Here is a list of the children of Albrecht-Friedrich of Prussia and Marie Eleonore of Cleves and their spouses:

1. Anna of Prussia (1576 – 1625). Married Johann-Sigismund, Elector of Brandenburg.
2. Marie of Prussia (1579 – 1649). Married Christian, Margrave of Brandenburg-Bayreuth.
3. Albrecht-Friedrich of Prussia (1 June 1580 – 8 October 1580).
4. Sophie of Prussia (1582 – 1610). Married Wilhelm Kettler of Courland.
5. Eleanor of Prussia (1583 – 1607). Married Joachim-Friedrich, Elector of Brandenburg.
6. Wilhelm-Friedrich of Prussia (1585 – 1586).

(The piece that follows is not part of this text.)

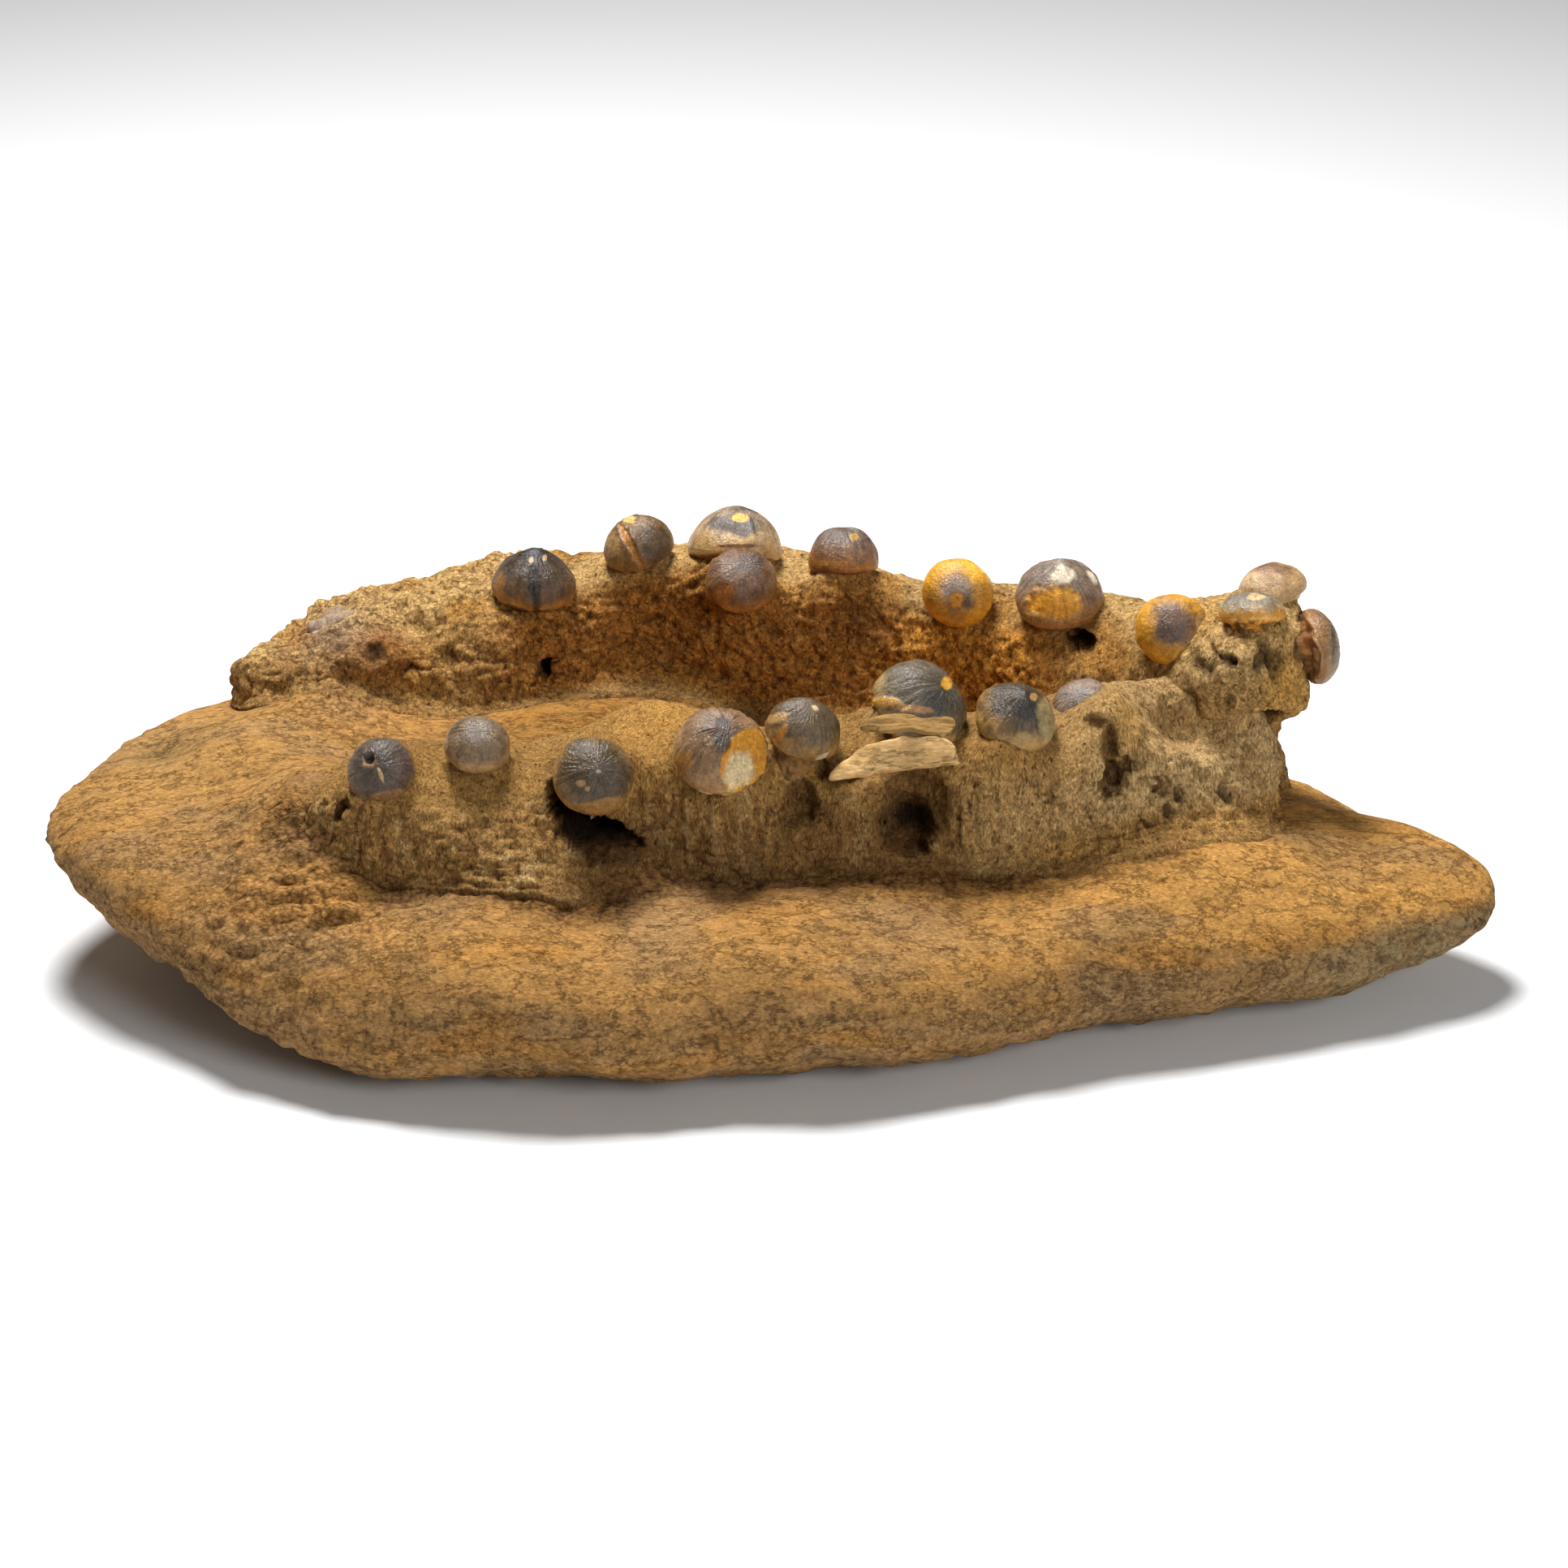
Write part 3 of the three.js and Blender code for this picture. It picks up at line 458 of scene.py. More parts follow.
NEAR_PUSHES = [
    ((-78, -38, 46), (13, 14, 12), (0, -3, 0)),  # swelling under the first two teeth
    ((-58, -42, 41), (11, 14, 9), (0, -8, 0)),  # fan of sand at the right of their foot
    ((-45, -42, 38), (7, 12, 5), (0, -10, 0)),  # its toe
    ((-28, -8, 62), 12, (0, 3, 4)),  # hump of sand on the crest
    ((-28, -37, 50), (10, 10, 9), (0, 6, 0)),  # wall set back beside the cleft
    ((-10, -35, 48), (7, 12, 10), (0, -2, 0)),  # swelling over a root
    ((18, -33, 50), (6, 12, 12), (0, -3, 0)),  # swelling over a root
    ((24, -33, 51), (2.5, 10, 11), (0, -3, 0)),  # rim of the empty socket
    ((46, -30, 52), (6, 12, 14), (0, -4, 0)),  # buttress right of the socket
    ((54, -25, 62), (8, 8, 6), (0, -2, 3)),  # crust over the seventh tooth's rim
    ((49, -26, 64), (6, 7, 6), (0, -3, 4)),  # its higher left side
    ((67, -21, 59), (6, 9, 10), (0, -5, 0)),  # buttress under the eighth tooth
    ((76, -14, 61), (6, 8, 8), (0, -3, 7)),  # crust over the eighth tooth
    ((72, -13, 64), (6, 6, 6), (0, 0, 3)),  # its front edge
    ((80, -8, 67), (5, 8, 7), (0, -1, 5)),  # its hump on the right
    ((80, -17, 65), (3, 8, 6), (0, -4, 0)),  # ridge running down from it
    ((87, -16, 60), (5, 8, 4), (0, -4, 0)),  # its lower end
    ((93, -7, 66), (9, 9, 9), (0, 4, -8)),  # dip above the ridge
    ((104, -9, 63), (16, 12, 14), (0, 7, -3)),  # slope of the snout's face
    ((-88.7, -25, 60), (7, 7, 7), (0, 0, 5)),  # crust up the back of the first
    ((-67.4, -22, 60), (7, 7, 6), (0, 0, 4)),  # up the back of the second
    ((-40, -28, 60), (7, 7, 7), (0, 0, 6)),  # up the back of the third
]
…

7. Magdalene Sibylle of Prussia (1586 – 1659). Married John George I, Elector of Saxony.

Since neither of Albrecht-Friedrich’s two sons survived until adulthood, at his death on August 28, 1618, the Duchy of Prussia passed to his son-in-law Johann-Sigismund, Elector and Margrave of Brandenburg, combining the two territories under a single dynasty and forming Brandenburg-Prussia. This new State of Brandenburg-Prussia would be the foundation upon on which both the Kingdom of Prussia and the German Empire were built.